UBC Faculty Research and Publications

Placing Max Arthur Macauliffe in Context/s : Sikh Historiographical Traditions and Colonial Forms of Knowledge Murphy, Anne

Abstract

This article pursues two interconnected inquiries into the work of M.A. Macauliffe. Firstly, the paper examines Macauliffe's work in light of general discussion in the historiography of colonial and modern South Asia regarding the relative influence of colonial forms of knowledge in the formation of South Asian subjectivities and texts in the period. This allows for understanding of the differentials in power imbedded within the ‘dialogues’ that produced texts like Macauliffe’s.

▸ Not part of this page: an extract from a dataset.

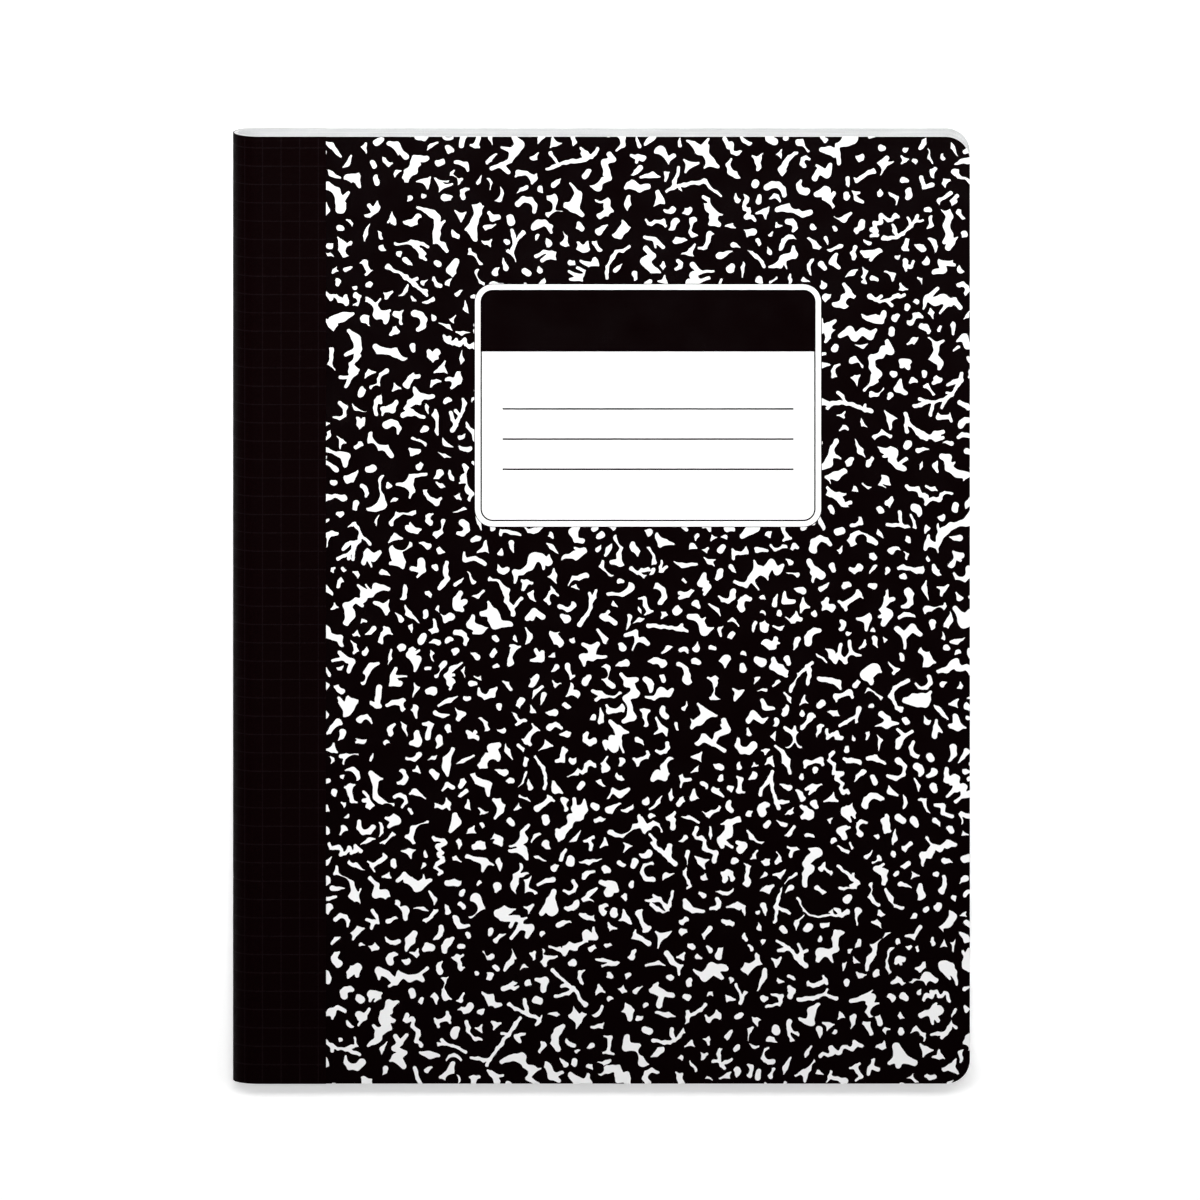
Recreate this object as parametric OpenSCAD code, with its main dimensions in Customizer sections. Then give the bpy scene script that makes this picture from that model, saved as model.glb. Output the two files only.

The paper explores the specifics of this question by, secondly, demonstrating the ways in which Macauliffe’s work—presumably through his interaction with his interlocutors among the Sikhs and/or reading of Sikh texts—reflects existing Sikh historiographical commitments. In this, we attempt to assess the work in relation to a range of existing works in Punjabi and determine the genealogy of its creation, in Sikh historiographical terms. Assessment of these two seemingly contradictory contexts allows us to assess what was new—and what was not—in Macauliffe’s representation of the Sikh past, and how we can assess the purportedly dialogical nature of the text within a broader field of power and knowledge.